To sum up the bad news, the vast majority of XPO’s EBITDA is from relatively low growth markets and its ROCE is either reflective of an asset based business or of a very unprofitable asset light business.  (We don’t get caught up in this terminology too much, as it is actually not a good reflection of the overall Beta (or economic risk) inherent in a business.   For example, a truckload carrier can actually usually reduce costs more quickly to accommodate volume decreases than an asset light network operator like Forward Air can.)  As such, XPO deserves a lower EBITDA multiple than the sell side community suggests.

But, offsetting at least some of the bad news and contrary to what investors seem to think (based on XPO’s recent share price performance), we believe the Con-way deal will create value.  It was well priced, there are clear synergies, and both Con-way and Menlo have excellent franchises that probably offer upside on the financial side.  While Con-way’s management team built a company with an excellent reputation and loved by its customers, it will benefit from a fresh focus on profitability – which XPO’s team can likely provide.  Finally, we don’t have a big problem with mixing asset and non-asset businesses as long as one understands the core issues of growth, ROCE, and risk.

Current M&A Environment: A More Balanced Approach

Despite a strong equity market and some high profile transactions, we thus far see relatively little evidence of a robust M&A market in the logistics sector.  Most acquisitions by large competitors have been of targets with a specific industry expertise (e.g., health care) or geographic market.  The Russian Railways acquisition of GEFCO, Platinum Equity’s buyout of CAT Logistics, and C.H. Robinson’s transaction with Phoenix are the most notable exceptions.  But none of these match the size and complexity of Deutsche Post’s series of acquisitions in the 1990s or even of the last really big deal in the sector when CEVA (then known as TNT Logistics)combined with Eagle for $2 billion in 2007.  Public multiples in the sector are down, reflecting concerns on whether — as a recent Merrill Lynch research report suggested on freight forwarding — the best days of industry growth are in the past.

The last acquisition wave was driven in part by unrealistic extrapolations of the status quo competitive environment and unreasonably low views of the cost of capital cost (used explicitly or implicitly to price acquisitions).  A common characteristic of the most aggressive acquirers was availability of (and desire to redeploy) cash, either from a mature dominant business line in a conglomerate (e.g., Deutsche Post, Toll, UPS) or from aggressive lending to the LBO market.  We now see the inverse of conditions during this period.  Executive and investors are too gloomy, extrapolating the uncertainty of the recent past into perpetuity.  Companies are very reluctant to spend excess cash and the leveraged finance market will not support aggressive capital structures.  As a politician once said after the fall of the Berlin Wall, “The march to freedom in Eastern Europe is irreversible.  But that could change.”

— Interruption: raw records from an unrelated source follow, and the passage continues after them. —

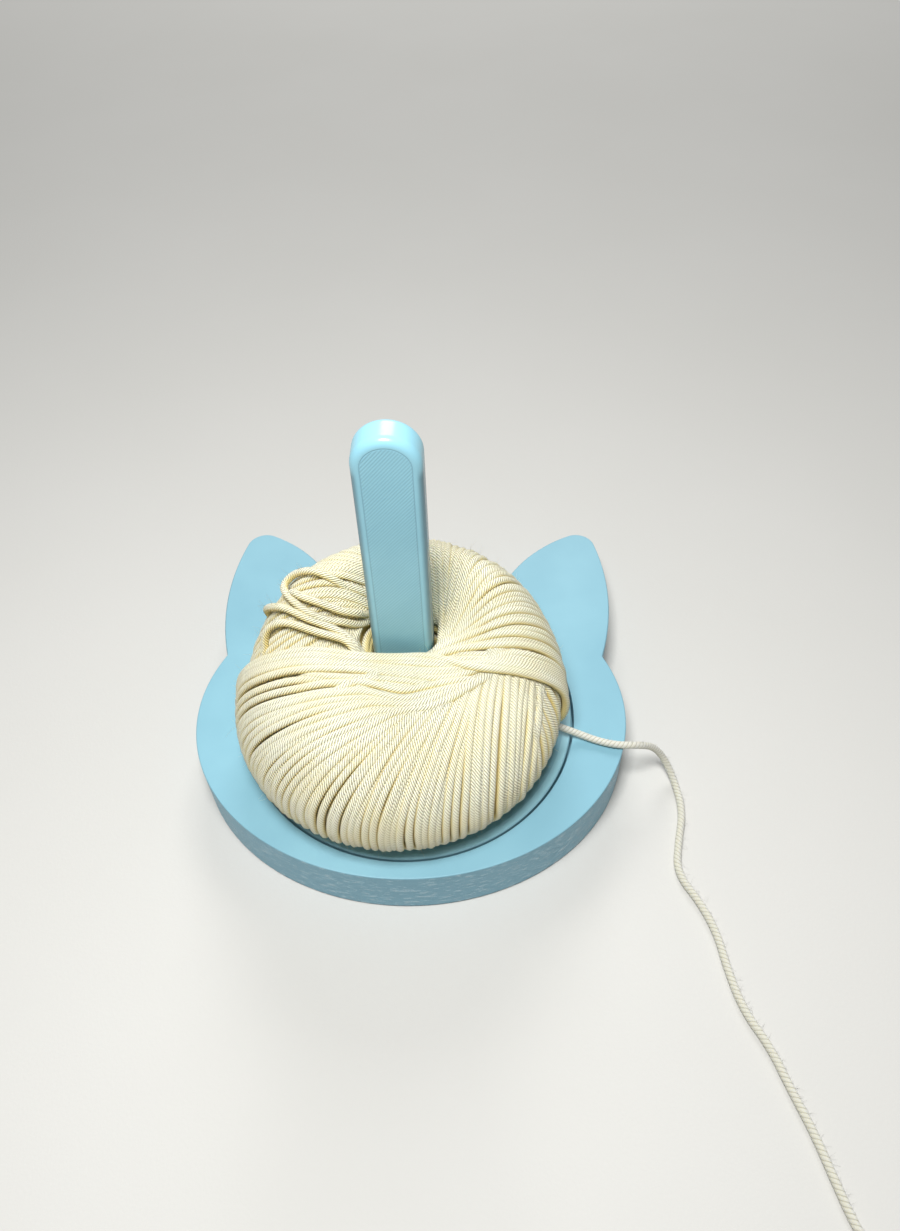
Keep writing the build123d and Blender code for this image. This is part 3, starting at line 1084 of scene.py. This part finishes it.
def spindle_finish():
    """A flat front of fine slanting print lines, with one outline just inside its edge, and painted shade
    on the faces turned left and right below the rounded top.
    """
    finish = Finish("spindle_plastic", Roughness=0.36, Specular_IOR_Level=0.5)
    where, place = finish.place()
    x, z = place[0], place[2]
    shoulder = POST_HIGH.z - POST_HALF_WIDTH
    reach = finish.length(x, finish.math("MAXIMUM", finish.math("SUBTRACT", z, shoulder), 0.0))
    outline = POST_HALF_WIDTH - POST_ROUND - 0.3 * MM
    inside = finish.inverse(finish.between(reach, outline - 0.2 * MM, outline))
    lines = finish.waves(finish.math("SUBTRACT", z, finish.product(x, 1.2)), 1.25 * MM)
    printed = finish.product(lines, inside)
    off = finish.math("ABSOLUTE", finish.math("SUBTRACT", reach, outline))
    groove = finish.inverse(finish.between(off, 0.0, 0.28 * MM))
    colour = cloudy_blue(finish, where, 30.0, POST_BLUE, POST_DEEP)
    # painted shade: faces turned to the left and right are darkened, below the rounded top
    normal = finish.add("ShaderNodeSeparateXYZ")
    finish.put(normal.inputs[0], finish.add("ShaderNodeTexCoord").outputs["Normal"])
    edge = finish.between(finish.math("ABSOLUTE", normal.outputs[0]), 0.12, 0.85)
    low = finish.inverse(finish.between(z, POST_HIGH.z - 1.4 * POST_HALF_WIDTH, shoulder))
    lined = finish.mix(finish.product(printed, 0.24), colour, SPECK)
    marked = finish.mix(finish.product(groove, 0.45), lined, SPECK)
    finish.colour(finish.mix(finish.product(edge, low, 0.8), marked, BLUE_EDGE_SHADE))
    finish.rough(finish.scaled(inside, 0.27, 0.4))
    finish.bumps(
        (printed, 0.04 * MM),
        (finish.inverse(groove), 0.05 * MM),
        (finish.noise(where, 2200.0), 0.004 * MM),
    )
    return finish.material


def metal_finish(name, colour, rough):
    """Plain machined steel with fine turning marks."""
    finish = Finish(name, Metallic=1.0)
    where, place = finish.place()
    streak = finish.noise(where, 900.0, detail=4.0)
    finish.colour(finish.mix(streak, colour, tuple(0.8 * c for c in colour[:3]) + (1.0,)))
    finish.rough(finish.scaled(streak, rough * 0.8, rough * 1.2))
    finish.bumps((finish.waves(place[2], 0.15 * MM), 0.003 * MM))
    return finish.material


def rubber_finish():
    """Matt dark-grey rubber."""
    finish = Finish("pad_rubber", Roughness=0.85)
    where = finish.place()[0]
    cloud = finish.noise(where, 1400.0, detail=4.0)
    finish.colour(finish.mix(cloud, linear(52, 54, 56), linear(70, 72, 74)))
    finish.bumps((cloud, 0.05 * MM))
    return finish.material


def dress(obj, material):
    """The material on every slot of a piece."""
    if not obj.material_slots:
        obj.data.materials.append(material)
    for place in obj.material_slots:
        place.material = material


def dress_all():
    """A finish for every CAD node and every piece."""
    steel = metal_finish("bearing_steel", linear(196, 198, 200), 0.25)
    screw = metal_finish("screw_steel", linear(176, 178, 182), 0.35)
    finishes = {
        "base": base_finish(),
        "turntable_plate": turntable_finish(),
        "spindle_post": spindle_finish(),
        "spindle_screw": screw,
        "retaining_washer": screw,
        "foot_pad": rubber_finish(),
        "bearing": steel,
    }
    for node, obj in frame["nodes"].items():
        for start, material in finishes.items():
            if node.startswith(start):
                dress(obj, material)
    wound = yarn_finish("yarn_wound", YARN_CREST, YARN_SIDE_SHADE, YARN_GROOVE_SHADE, 7, 0.55 * MM)
    for piece in ball_pieces:
        dress(piece, wound)
    # The core is painted in the side and groove colours, as shade where it shows through gaps between
    # strands.
    inner = yarn_finish("yarn_inner", YARN_SIDE_SHADE, YARN_GROOVE_SHADE, YARN_GROOVE_SHADE, 8, 0.2 * MM)
    dress(ball_pieces[0], inner)
    # The loose end's finish uses its colours painted darker as shade.
    loose = yarn_finish("yarn_loose", TAIL_CREST_SHADED, TAIL_SIDE_SHADED, TAIL_GROOVE_SHADED, TAIL_PLIES, 0.08 * MM)
    dress(tail, loose)
    dress(tail_fibres, loose)


dress_all()


# ---- floor and light ----
FLOOR_HALF = 3.0


def add_floor():
    """A sheet of pale paper."""
    size = FLOOR_HALF
    verts = [(-size, -size, 0), (size, -size, 0), (size, size, 0), (-size, size, 0)]
    floor = add_mesh("floor", verts, [(0, 1, 2, 3)])
    finish = Finish("paper", Roughness=0.9, Specular_IOR_Level=0.2)
    where = finish.place()[0]
    cloud = finish.noise(where, 7.0, detail=4.0)
    finish.colour(finish.mix(cloud, linear(200, 199, 194), linear(206, 205, 201)))
    finish.bumps((finish.noise(where, 900.0, detail=4.0), 0.05 * MM))
    dress(floor, finish.material)


def add_lamp(name, azimuth, elevation, distance, size, power, aim=(0.0, 0.0, 0.04)):
    """A square soft lamp, placed about the spin axis: azimuth 0 is the front and 90 the right."""
    data = bpy.data.lights.new(name, "AREA")
    data.size = size
    data.energy = power
    lamp = bpy.data.objects.new(name, data)
    bpy.context.scene.collection.objects.link(lamp)
    a, e = math.radians(azimuth), math.radians(elevation)
    target = from_spin(aim)
    back = Vector((math.sin(a) * math.cos(e), -math.cos(a) * math.cos(e), math.sin(e)))
    lamp.location = target + back * distance
    lamp.rotation_mode = "QUATERNION"
    lamp.rotation_quaternion = (-back).to_track_quat("-Z", "Y")


def add_light():
    """A soft lamp high in front of the part, one over the floor behind it, and a dim even surround."""
    add_lamp("key", azimuth=-8, elevation=73, distance=0.52, size=0.16, power=3.4)
    add_lamp("far", azimuth=180, elevation=60, distance=1.4, size=0.8, power=19.0, aim=(0.0, 0.9, 0.0))
    world = bpy.data.worlds.new("surround")
    world.use_nodes = True
    background = world.node_tree.nodes["Background"]
    background.inputs["Color"].default_value = (0.80, 0.82, 0.84, 1.0)
    background.inputs["Strength"].default_value = 0.18
    bpy.context.scene.world = world
    bpy.context.scene.view_settings.view_transform = "Standard"


add_floor()
add_light()
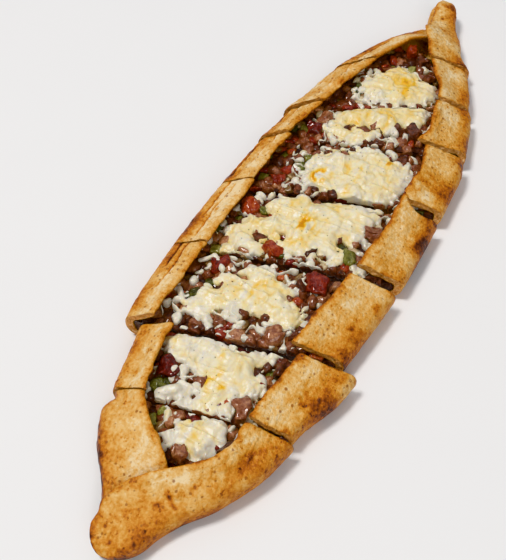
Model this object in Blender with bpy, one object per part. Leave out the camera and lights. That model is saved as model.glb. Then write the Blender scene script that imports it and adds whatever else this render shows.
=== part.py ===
"""A sliced turkish pide: a long boat of flat bread, folded over a chopped filling and cut in eight.

The loaf lies along X with its nearer nose at -X and rests on z = 0. It is shaped as one
whole loaf, in millimetres, and then cut by seven slanting cuts. Each slice is a dough
channel, the filling that runs through it, and the cheese and larger pieces on top.
"""

import math

import bmesh
import bpy
import numpy as np

MM = 0.001
GAP = 0.35

# The whole loaf: (distance along X, value) pairs, joined by smooth curves.
NEAR_TIP, FAR_TIP = -228.0, 228.0
HALF_WIDTH = (
    (-230, 11.5), (-214, 13.5), (-200, 20.5), (-184, 33.5), (-158, 45.5), (-130, 51),
    (-100, 57), (-20, 62), (50, 59.5), (106, 51.3), (153, 34.3), (188, 15.5), (200, 10.5),
    (212, 9.5), (230, 9),
)
CENTRE_LINE = (
    (-230, 12), (-210, 9), (-184, 9), (-158, 8), (-100, 5.5), (0, 0.5), (75, -1.8),
    (153, -0.7), (188, -2), (212, 4.5), (230, 8),
)
LEFT_FLAP = (
    (-230, 10), (-214, 16), (-200, 26), (-184, 41), (-170, 32), (-154, 22), (-130, 16.5),
    (-60, 20), (50, 17), (106, 18.6), (176, 19), (200, 14), (230, 12),
)
RIGHT_FLAP = (
    (-230, 30), (-214, 31), (-206, 33.5), (-200, 31), (-193, 30.5), (-184, 27),
    (-176, 20.5), (-168, 18.2), (-160, 18.2), (-150, 21.5), (-100, 26.5), (-30, 24.5),
    (75, 24), (130, 26), (176, 28), (200, 18), (230, 13),
)

# Heights of the dough's middle line: the left flap runs under the right one at each nose.
LIP_LEFT = (
    (-214, 6.2), (-206, 8), (-195, 12), (-184, 19), (-172, 24), (-150, 24.5), (160, 24.5),
    (172, 20.5), (182, 12), (192, 7.5), (202, 6.2),
)
FOLD_LEFT = (
    (-216, 6.4), (-206, 9.5), (-195, 14), (-180, 16.5), (170, 16.5), (186, 14.5), (198, 8),
    (206, 6.4),
)
FOLD_RIGHT = ((-216, 11.5), (-195, 13), (-180, 14), (170, 14), (200, 12.5), (210, 11.5))
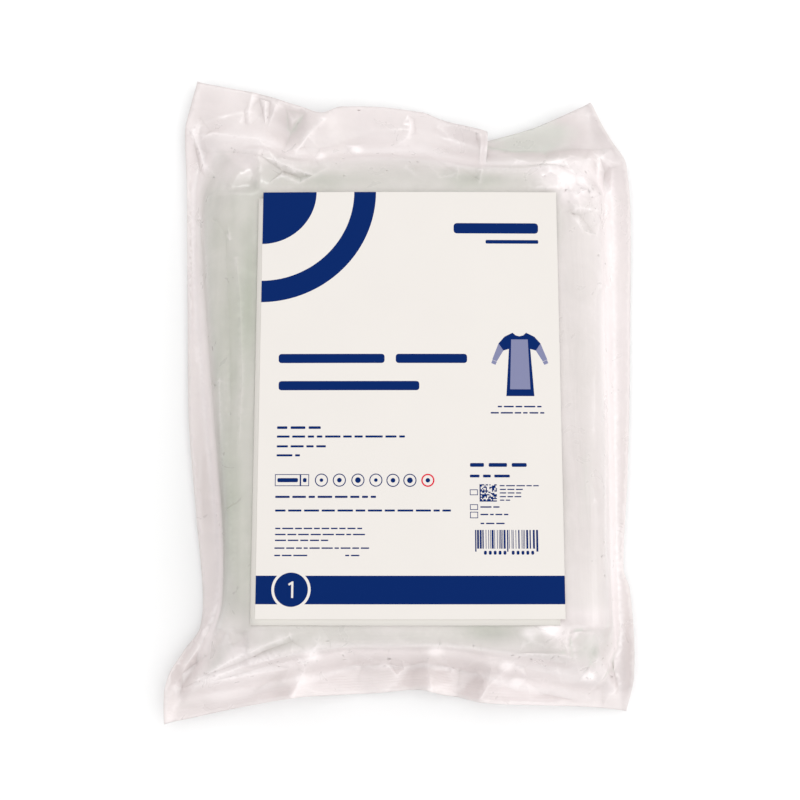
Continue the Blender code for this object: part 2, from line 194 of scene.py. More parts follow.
leftEdge, rightEdge = xAlongY(pouch["leftEdge"]), xAlongY(pouch["rightEdge"])
leftWeld, rightWeld = xAlongY(pouch["leftWeld"]), xAlongY(pouch["rightWeld"])
footEdge, footWeld, headWeld = (yAlongX(pouch[k]) for k in ("footEdge", "footWeld", "headWeld"))
headLobe, headFlap = yAlongX(pouch["headEdgeLobe"]), yAlongX(pouch["headEdgeFlap"])
leftLift = curveThrough([row.along for row in pouch["leftLift"]], [row.z for row in pouch["leftLift"]])
rightLift = curveThrough([row.along for row in pouch["rightLift"]], [row.z for row in pouch["rightLift"]])
inwardShares = [row.inward for row in pouch["slopeShape"]]
heightShares = [row.height for row in pouch["slopeShape"]]
climb, climbedAt = curveThrough(inwardShares, heightShares), curveThrough(heightShares, inwardShares)


def headEdge(x):
    return np.where(x < pouch["lapX"], headLobe(x), headFlap(x))


def ease(t):
    t = np.clip(t, 0, 1)
    return t * t * (3 - 2 * t)


def rising(value, span):  # 0 at the span's first value, 1 at its second
    return ease((value - span[0]) / (span[1] - span[0]))


def slopeShares(x, y):  # beside and beyond the rim: 0 at the rim, 1 at the weld
    left = (pouch["rimLeft"] - x) / (pouch["rimLeft"] - leftWeld(y))
    right = (x - pouch["rimRight"]) / (rightWeld(y) - pouch["rimRight"])
    foot = (pouch["rimFoot"] - y) / (pouch["rimFoot"] - footWeld(x))
    head = (y - pouch["rimHead"]) / (headWeld(x) - pouch["rimHead"])
    return np.maximum(np.maximum(left, right), 0), np.maximum(np.maximum(foot, head), 0)


def slopeRadius(x, y):  # 0 on the bundle's flat top, 1 at the weld, more outside it
    side, end = slopeShares(x, y)
    power = pouch["cornerSquareness"]
    return (side ** power + end ** power) ** (1 / power)


def heightShare(x, y):  # steep beside the welds, and an even cone at the corners
    side, end = slopeShares(x, y)
    inward = 1 - np.clip(slopeRadius(x, y), 0, 1)
    cone = pouch["cornerCone"] * 2 * side * end / np.maximum(side ** 2 + end ** 2, 1e-9)
    return climb(inward) * (1 - cone) + inward * cone


def topHeight(x, y):  # the front film's inner face over the bundle
    crown = pouch["topCrown"] * ((x - card["centreX"]) / pouch["topHalfWidth"]) ** 2
    return pouch["topHeight"] - pouch["topFall"] * (y - card["centreY"]) - crown


def fanHeight(x, y, fan):
    run = np.clip((y - fan.apexY) / (fan.edgeY - fan.apexY), 0, pouch["fanOverrun"])
    left = fan.apexX + run * (fan.leftX - fan.apexX)
    crest = fan.apexX + run * (fan.crestX - fan.apexX)
    right = fan.apexX + run * (fan.rightX - fan.apexX)
    up = (x - left) / np.maximum(crest - left, 0.01)
    down = (right - x) / np.maximum(right - crest, 0.01)
    return fan.height * np.minimum(run, 1) * np.clip(np.minimum(up, down), 0, 1)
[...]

While many of the larger logistics combinations did not work out as easily or as well as investors and executives once hoped, M&A remains a potent tool for growth in the sector.  With low margins and increasingly high fixed infrastructure costs needed to compete broadly, even relatively low cost savings or revenue enhancements can be enormously accretive for acquirers.  Moreover, there remain numerous logistics companies in the hands of private equity holders, which will not remain static.  And there are many quality logistics concerns still owned and run by their founders, who will eventually wish to retire.  So we recommend a more balanced, long term view of the state of logistics M&A.  Broad auctions of the type that attracted dozens of financial buyers might not make sense.  But keeping a steady eye out for potential partners constituting the right strategic and organizational fit and a long term plan emphasizing value creation will pay off in the long term.